4. Lack of money. There are as many extremely poor couples that are happy and in love, as there are rich people. Having money or not having money does not equate love. Their marriage is based on trust and respect. They consult each other regarding monetary issues and live within their means.

Once couples begin arguing about money, they enter into a cycle of blaming each other for their problems. Money problems may arise because of a job loss, medical bills, gambling or unwise spending. Neither the husband nor the wife takes on the responsibility to look the problem squarely in the eye and determine ways to correct it. 

Bankruptcy attorneys often report that they will see couples on the verge of divorce at the beginning of the process who often reconcile once the bankruptcy is over and the burden of debt is lifted. However, it is unknown how many couples continue to blame each other and eventually get divorced.

5. Lack of respect. Happy couples respect one another's differences. They trust one another's opinions and are able to sit down and discuss their differences without blame or accusations. To disrespect your spouse devalues him as a human being. When you disrespect yourself, you continue to allow other people to disrespect you.

Disrespect can arise in situations of verbal or physical abuse. People with addictions are often self-absorbed and disrespect those closest to them.

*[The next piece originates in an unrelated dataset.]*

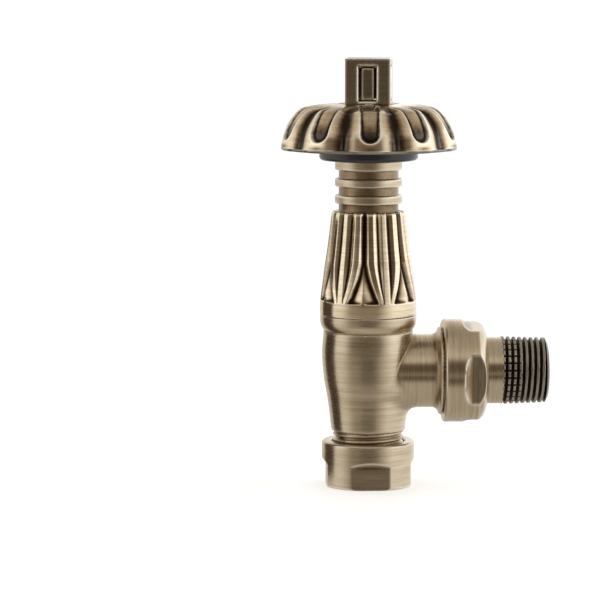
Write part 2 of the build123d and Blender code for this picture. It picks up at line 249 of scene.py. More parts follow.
def skin(field, start, end, step):
    """Points and faces of the surface where field(x, y, z) is 0, found on a grid and then drawn onto it."""
    axes = [np.arange(a, b + step, step) for a, b in zip(start, end)]
    x, y, z = np.meshgrid(*axes, indexing="ij")
    f = field(x, y, z)
    grid = np.stack([x, y, z], axis=-1)
    cells = tuple(s - 1 for s in f.shape)
    total, hits = np.zeros((*cells, 3)), np.zeros(cells)
    crossings = []
    for axis in range(3):
        here = [slice(None)] * 3
        there = [slice(None)] * 3
        here[axis], there[axis] = slice(None, -1), slice(1, None)
        f0, f1 = f[tuple(here)], f[tuple(there)]
        cross = (f0 < 0) != (f1 < 0)
        t = np.where(cross, f0 / np.where(cross, f0 - f1, 1), 0)[..., None]
        at = grid[tuple(here)] * (1 - t) + grid[tuple(there)] * t
        b, c = [k for k in range(3) if k != axis]
        for db in (0, 1):
            for dc in (0, 1):
                pick = [slice(None)] * 3
                pick[b] = slice(None, -1) if db else slice(1, None)
                pick[c] = slice(None, -1) if dc else slice(1, None)
                pick = tuple(pick)
                total += np.where(cross[pick][..., None], at[pick], 0)
                hits += cross[pick]
        inner = [slice(None)] * 3
        inner[b], inner[c] = slice(1, -1), slice(1, -1)
        where = np.argwhere(cross[tuple(inner)])
        where[:, b] += 1
        where[:, c] += 1
        crossings.append((axis, b, c, where, f0[tuple(where.T)] < 0))
    # each cell's four edges along an axis were added from shifted copies, so cells line up as they are
    index = -np.ones(cells, dtype=np.int64)
    used = hits > 0
    index[used] = np.arange(used.sum())
    points = total[used] / hits[used][:, None]
    faces = []
    for axis, b, c, where, rising in crossings:
        ring = []
        for db, dc in ((-1, -1), (0, -1), (0, 0), (-1, 0)):
            cell = where.copy()
            cell[:, b] += db
            cell[:, c] += dc
            ring.append(index[tuple(cell.T)])
        quad = np.stack(ring, axis=1)
        flip = rising if (axis != 1) else ~rising
        quad[~flip] = quad[~flip][:, ::-1]
        faces.append(quad)
    for _ in range(SETTLE_PASSES):
        value = field(*points.T)
        rise = [field(*(points + o).T) - field(*(points - o).T) for o in np.eye(3) * PROBE]
        slope = np.stack(rise, axis=1) / (2 * PROBE)
        size = np.maximum((slope**2).sum(1), 0.05)
        move = slope * (value / size)[:, None]
        length = np.linalg.norm(move, axis=1, keepdims=True)
        points = points - move * np.minimum(1, 0.5 * step / np.maximum(length, 1e-9))
    return points, np.vstack(faces)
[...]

It is possible to save your marriage even if you are beginning to experience insurmountable marital problems. To do this, you must begin to work on the only thing that you have the capability of changing: your own attitude, actions and beliefs. On the other hand, if you have decided that divorce is the answer, you will want to contact an attorney to understand all of your legal rights and find a good support group consisting of family, friends and a divorce coach.